30 DE MARÇO DE 2020
DAVID COIMBRA
Eles soltos e nós presos
Minha mãe está como eu, você e o planeta inteiro: está perplexa com tudo isso que vem acontecendo. Ontem, ela descobriu que a Justiça gaúcha libertou 3,4 mil presos e me ligou:
- David, eles estão soltando os presos e prendendo a gente.
Fiquei mudo ao telefone. Era uma lógica irretorquível. Depois, comecei a imaginar esses presos soltos. Ou, melhor, esses ex-presos. Eles saíram da cadeia porque a Justiça temia que fossem contaminados pelo coronavírus. Faz sentido. Sabemos bem que os apenados se amontoam nas celas no Brasil. Se um contrair uma doença altamente contagiosa, como a covid-19, todos contraem. Assim, eles ganharam a liberdade para não adoecer. Com o que, suponho que irão para suas casas e permanecerão em severo confinamento durante o tempo que as autoridades determinarem.
É isso? Tomara que sim.
Se não for isso, se eles retomarem suas atividades, assaltando pessoas, por exemplo, colocarão a eles próprios e à comunidade em risco. Afinal, um bandido, quando assalta, muitas vezes entra em contato próximo com a vítima, quase íntimo. É bastante comum o assaltado se surpreender com a abordagem do assaltante e vacilar no cumprimento das ordens. O assaltante, desta forma, em geral dá uma tapona no lado da orelha do assaltado, como advertência. Então, questiono: essa mão, que desferiu o tapa, foi higienizada?
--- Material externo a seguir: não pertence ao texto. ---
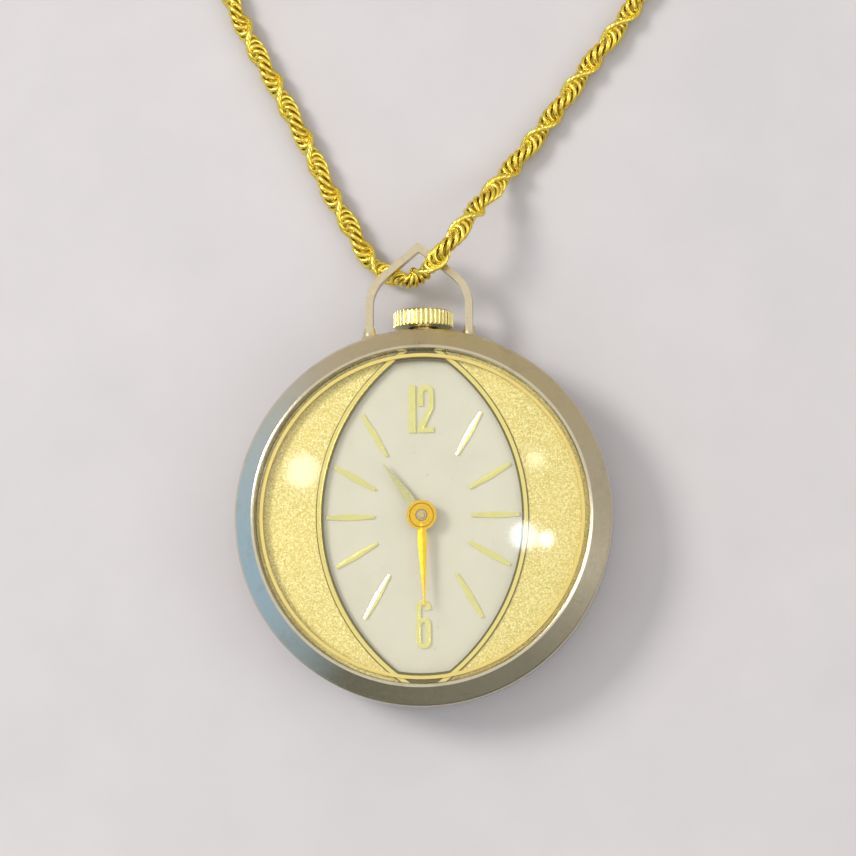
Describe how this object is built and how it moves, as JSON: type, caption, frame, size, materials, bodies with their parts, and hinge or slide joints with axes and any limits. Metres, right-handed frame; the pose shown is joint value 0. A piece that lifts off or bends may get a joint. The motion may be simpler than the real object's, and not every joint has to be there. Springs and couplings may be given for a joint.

Como poderemos ter certeza de que o nosso bandido não está com corona nas mãos?
Pior é o sequestro relâmpago, porque, nessa modalidade, a vítima e os bandidos rodam às vezes horas pela cidade, a fim de sacar dinheiro de caixas eletrônicos, abastecer o carro e tudo mais. Outro dia, vi um filme com a nossa amada Marina Ruy Barbosa com o título, justamente, de Sequestro Relâmpago. É baseado na história real de uma moça que foi sequestrada em São Paulo. No filme, Marininha passa a noite com os dois bandidos e chega até a beber cerveja com eles. Se um dos três tivesse corona, passaria para os outros. Ou seja: ser sequestrado, ainda que "relampagamente", não é seguro.
Será que a Justiça pensou nessas inquietantes questões? Na hora de soltar um preso, o juiz deveria fazer algumas advertências rigorosas:
- Se o senhor for assaltar alguém, por favor, mantenha-se a dois metros de distância, que é o que recomendam as autoridades médicas. - Se for apenas furtar, faça-o de luvas, para não contaminar as superfícies em que tocar, como, por exemplo, a gaveta ou o cofre em que está guardado o dinheiro.
- Outra coisa. Muito importante! Se tiver de encostar o cano da arma na vítima, por favor, limpe antes o revólver com álcool 70 graus.
- Finalmente, não deixe a vítima gritar. Gritos podem expelir gotículas que colocariam sua saúde em risco. Espero que a Justiça tenha tomado essas precauções. Tudo pela saúde pública.